Repeat each line of the material exactly.

> **AVAILABLE DATA**
........

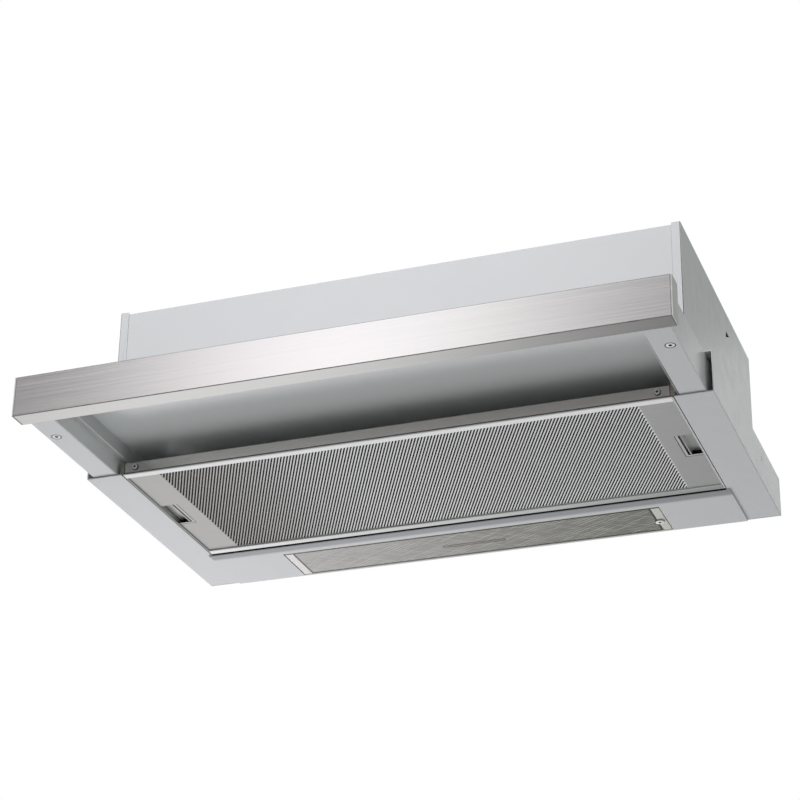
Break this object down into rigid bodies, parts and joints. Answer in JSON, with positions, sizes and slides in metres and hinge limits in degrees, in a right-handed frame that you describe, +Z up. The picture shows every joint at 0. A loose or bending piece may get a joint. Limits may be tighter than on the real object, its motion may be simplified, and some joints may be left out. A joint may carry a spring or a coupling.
{
  "type": "pull out range hood",
  "caption": "Slim kitchen hood for a wall cabinet: steel body and fan box with a duct collar, a sliding drawer with a steel front, a drop-out grease filter and a hinged lamp lens.",
  "frame": {"origin": "middle of the back panel's outer face, level with the two ledges that bear on the undersides of the cabinet's sides", "axes": "+X to the right seen from the front, +Y to the back, +Z up; the drawer slides out towards -Y and rests drawn out"},
  "size_m": [0.598, 0.4293, 0.2082],
  "materials": {
    "housing_paint": "satin light cool grey",
    "tray_paint": "satin grey",
    "stainless": "brushed along the width",
    "zinc_steel": "zinc plated",
    "bright_steel": "bright",
    "filter_metal": "mill, with a perforated field",
    "filter_mesh": "expanded mesh",
    "lens_plastic": "clear with prisms inside",
    "tube_glass": "white coated",
    "dark_plastic": "fine texture",
    "grey_plastic": "fine texture",
    "white_plastic": "fine texture"
  },
  "bodies": {
    "housing": {"back_panel": "housing_paint", "front_panel": "housing_paint", "top_plate": "housing_paint", "inner_deck": "zinc_steel", "rear_bottom_panel": "housing_paint", "cross_member": "stainless", "side_panel_left": "housing_paint", "side_panel_right": "housing_paint", "cross_bracket_left": "zinc_steel", "cross_bracket_right": "zinc_steel", "cross_screw_left": "bright_steel", "cross_screw_right": "bright_steel", "fixed_runner_left": "zinc_steel", "fixed_runner_right": "zinc_steel", "lens_hinge_pin": "bright_steel", "lamp_tray": "white_plastic", "lamp_tube": "tube_glass", "lamp_holder_left": "white_plastic", "lamp_holder_right": "white_plastic", "scroll_housing": "grey_plastic", "scroll_cover": "grey_plastic", "inlet_ring": "grey_plastic", "motor_bracket": "zinc_steel", "motor_body": "zinc_steel", "outlet_collar": "dark_plastic", "flap_pin": "bright_steel", "terminal_box": "white_plastic", "terminal_block": "grey_plastic", "cable_gland": "dark_plastic", "capacitor": "white_plastic", "ballast": "zinc_steel", "door_switch": "dark_plastic"},
    "drawer": {"fascia": "stainless", "drawer_tray": "tray_paint", "control_housing": "dark_plastic", "fascia_end_left": "grey_plastic", "fascia_end_right": "grey_plastic", "drawer_rail_left": "housing_paint", "drawer_rail_right": "housing_paint", "moving_runner_left": "zinc_steel", "moving_runner_right": "zinc_steel", "rail_screw_left": "bright_steel", "rail_screw_right": "bright_steel"},
    "fan_knob": {"fan_speed_slider": "dark_plastic"},
    "light_knob": {"light_slider": "dark_plastic"},
    "filter": {"filter_frame": "filter_metal", "filter_face_sheet": "filter_metal", "filter_mesh_pad": "filter_mesh", "filter_back_sheet": "filter_metal"},
    "latch_left": {"filter_latch_left": "filter_metal"},
    "latch_right": {"filter_latch_right": "filter_metal"},
    "lens": {"lamp_lens": "lens_plastic", "lens_screw": "bright_steel"},
    "fan_wheel": {"impeller": "dark_plastic", "motor_shaft": "bright_steel"},
    "flap_front": {"damper_flap_front": "dark_plastic"},
    "flap_rear": {"damper_flap_rear": "dark_plastic"},
    "plunger": {"switch_plunger": "white_plastic"}
  },
  "joints": [
    {"name": "drawer_slide", "type": "slide", "parent": "housing", "child": "drawer", "axis": [0, 1, 0], "range_m": [0, 0.126]},
    {"name": "fan_speed_slide", "type": "slide", "parent": "drawer", "child": "fan_knob", "axis": [1, 0, 0], "range_m": [0, 0.03]},
    {"name": "light_slide", "type": "slide", "parent": "drawer", "child": "light_knob", "axis": [1, 0, 0], "range_m": [0, 0.012]},
    {"name": "filter_drop", "type": "slide", "parent": "housing", "child": "filter", "axis": [0, 0, -1], "range_m": [0, 0.05]},
    {"name": "latch_left_slide", "type": "slide", "parent": "filter", "child": "latch_left", "axis": [1, 0, 0], "range_m": [0, 0.004], "stiffness_N_per_m": 500},
    {"name": "latch_right_slide", "type": "slide", "parent": "filter", "child": "latch_right", "axis": [-1, 0, 0], "range_m": [0, 0.004], "stiffness_N_per_m": 500},
    {"name": "lens_hinge", "type": "hinge", "parent": "housing", "child": "lens", "pos_m": [-0.188, -0.03125, -0.035], "axis": [0, 1, 0], "range_deg": [0, 80]},
    {"name": "impeller_spin", "type": "hinge", "parent": "housing", "child": "fan_wheel", "pos_m": [0, -0.1492, 0.0568], "axis": [1, 0, 0], "continuous": true},
    {"name": "flap_front_hinge", "type": "hinge", "parent": "housing", "child": "flap_front", "pos_m": [0, -0.138, 0.1413], "axis": [-1, 0, 0], "range_deg": [0, 75]},
    {"name": "flap_rear_hinge", "type": "hinge", "parent": "housing", "child": "flap_rear", "pos_m": [0, -0.138, 0.1413], "axis": [1, 0, 0], "range_deg": [0, 75]},
    {"name": "switch_press", "type": "slide", "parent": "housing", "child": "plunger", "axis": [0, 1, 0], "range_m": [0, 0.0018], "stiffness_N_per_m": 400}
  ]
}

........

> **ANSWER FOR THE TASK**
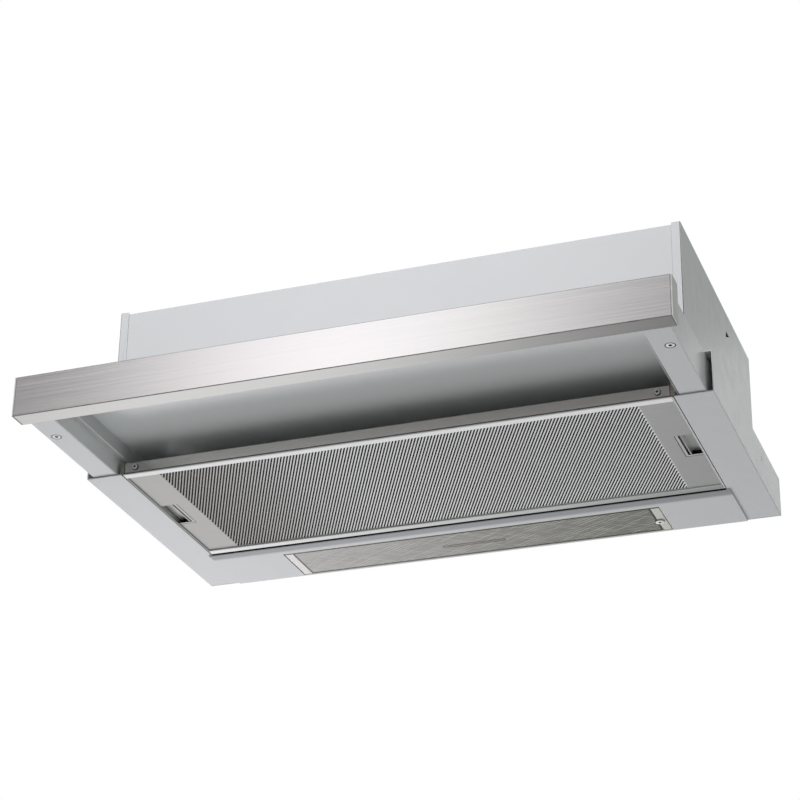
Break this object down into rigid bodies, parts and joints. Answer in JSON, with positions, sizes and slides in metres and hinge limits in degrees, in a right-handed frame that you describe, +Z up. The picture shows every joint at 0. A loose or bending piece may get a joint. Limits may be tighter than on the real object, its motion may be simplified, and some joints may be left out. A joint may carry a spring or a coupling.
{
  "type": "pull out range hood",
  "caption": "Slim kitchen hood for a wall cabinet: steel body and fan box with a duct collar, a sliding drawer with a steel front, a drop-out grease filter and a hinged lamp lens.",
  "frame": {"origin": "middle of the back panel's outer face, level with the two ledges that bear on the undersides of the cabinet's sides", "axes": "+X to the right seen from the front, +Y to the back, +Z up; the drawer slides out towards -Y and rests drawn out"},
  "size_m": [0.598, 0.4293, 0.2082],
  "materials": {
    "housing_paint": "satin light cool grey",
    "tray_paint": "satin grey",
    "stainless": "brushed along the width",
    "zinc_steel": "zinc plated",
    "bright_steel": "bright",
    "filter_metal": "mill, with a perforated field",
    "filter_mesh": "expanded mesh",
    "lens_plastic": "clear with prisms inside",
    "tube_glass": "white coated",
    "dark_plastic": "fine texture",
    "grey_plastic": "fine texture",
    "white_plastic": "fine texture"
  },
  "bodies": {
    "housing": {"back_panel": "housing_paint", "front_panel": "housing_paint", "top_plate": "housing_paint", "inner_deck": "zinc_steel", "rear_bottom_panel": "housing_paint", "cross_member": "stainless", "side_panel_left": "housing_paint", "side_panel_right": "housing_paint", "cross_bracket_left": "zinc_steel", "cross_bracket_right": "zinc_steel", "cross_screw_left": "bright_steel", "cross_screw_right": "bright_steel", "fixed_runner_left": "zinc_steel", "fixed_runner_right": "zinc_steel", "lens_hinge_pin": "bright_steel", "lamp_tray": "white_plastic", "lamp_tube": "tube_glass", "lamp_holder_left": "white_plastic", "lamp_holder_right": "white_plastic", "scroll_housing": "grey_plastic", "scroll_cover": "grey_plastic", "inlet_ring": "grey_plastic", "motor_bracket": "zinc_steel", "motor_body": "zinc_steel", "outlet_collar": "dark_plastic", "flap_pin": "bright_steel", "terminal_box": "white_plastic", "terminal_block": "grey_plastic", "cable_gland": "dark_plastic", "capacitor": "white_plastic", "ballast": "zinc_steel", "door_switch": "dark_plastic"},
    "drawer": {"fascia": "stainless", "drawer_tray": "tray_paint", "control_housing": "dark_plastic", "fascia_end_left": "grey_plastic", "fascia_end_right": "grey_plastic", "drawer_rail_left": "housing_paint", "drawer_rail_right": "housing_paint", "moving_runner_left": "zinc_steel", "moving_runner_right": "zinc_steel", "rail_screw_left": "bright_steel", "rail_screw_right": "bright_steel"},
    "fan_knob": {"fan_speed_slider": "dark_plastic"},
    "light_knob": {"light_slider": "dark_plastic"},
    "filter": {"filter_frame": "filter_metal", "filter_face_sheet": "filter_metal", "filter_mesh_pad": "filter_mesh", "filter_back_sheet": "filter_metal"},
    "latch_left": {"filter_latch_left": "filter_metal"},
    "latch_right": {"filter_latch_right": "filter_metal"},
    "lens": {"lamp_lens": "lens_plastic", "lens_screw": "bright_steel"},
    "fan_wheel": {"impeller": "dark_plastic", "motor_shaft": "bright_steel"},
    "flap_front": {"damper_flap_front": "dark_plastic"},
    "flap_rear": {"damper_flap_rear": "dark_plastic"},
    "plunger": {"switch_plunger": "white_plastic"}
  },
  "joints": [
    {"name": "drawer_slide", "type": "slide", "parent": "housing", "child": "drawer", "axis": [0, 1, 0], "range_m": [0, 0.126]},
    {"name": "fan_speed_slide", "type": "slide", "parent": "drawer", "child": "fan_knob", "axis": [1, 0, 0], "range_m": [0, 0.03]},
    {"name": "light_slide", "type": "slide", "parent": "drawer", "child": "light_knob", "axis": [1, 0, 0], "range_m": [0, 0.012]},
    {"name": "filter_drop", "type": "slide", "parent": "housing", "child": "filter", "axis": [0, 0, -1], "range_m": [0, 0.05]},
    {"name": "latch_left_slide", "type": "slide", "parent": "filter", "child": "latch_left", "axis": [1, 0, 0], "range_m": [0, 0.004], "stiffness_N_per_m": 500},
    {"name": "latch_right_slide", "type": "slide", "parent": "filter", "child": "latch_right", "axis": [-1, 0, 0], "range_m": [0, 0.004], "stiffness_N_per_m": 500},
    {"name": "lens_hinge", "type": "hinge", "parent": "housing", "child": "lens", "pos_m": [-0.188, -0.03125, -0.035], "axis": [0, 1, 0], "range_deg": [0, 80]},
    {"name": "impeller_spin", "type": "hinge", "parent": "housing", "child": "fan_wheel", "pos_m": [0, -0.1492, 0.0568], "axis": [1, 0, 0], "continuous": true},
    {"name": "flap_front_hinge", "type": "hinge", "parent": "housing", "child": "flap_front", "pos_m": [0, -0.138, 0.1413], "axis": [-1, 0, 0], "range_deg": [0, 75]},
    {"name": "flap_rear_hinge", "type": "hinge", "parent": "housing", "child": "flap_rear", "pos_m": [0, -0.138, 0.1413], "axis": [1, 0, 0], "range_deg": [0, 75]},
    {"name": "switch_press", "type": "slide", "parent": "housing", "child": "plunger", "axis": [0, 1, 0], "range_m": [0, 0.0018], "stiffness_N_per_m": 400}
  ]
}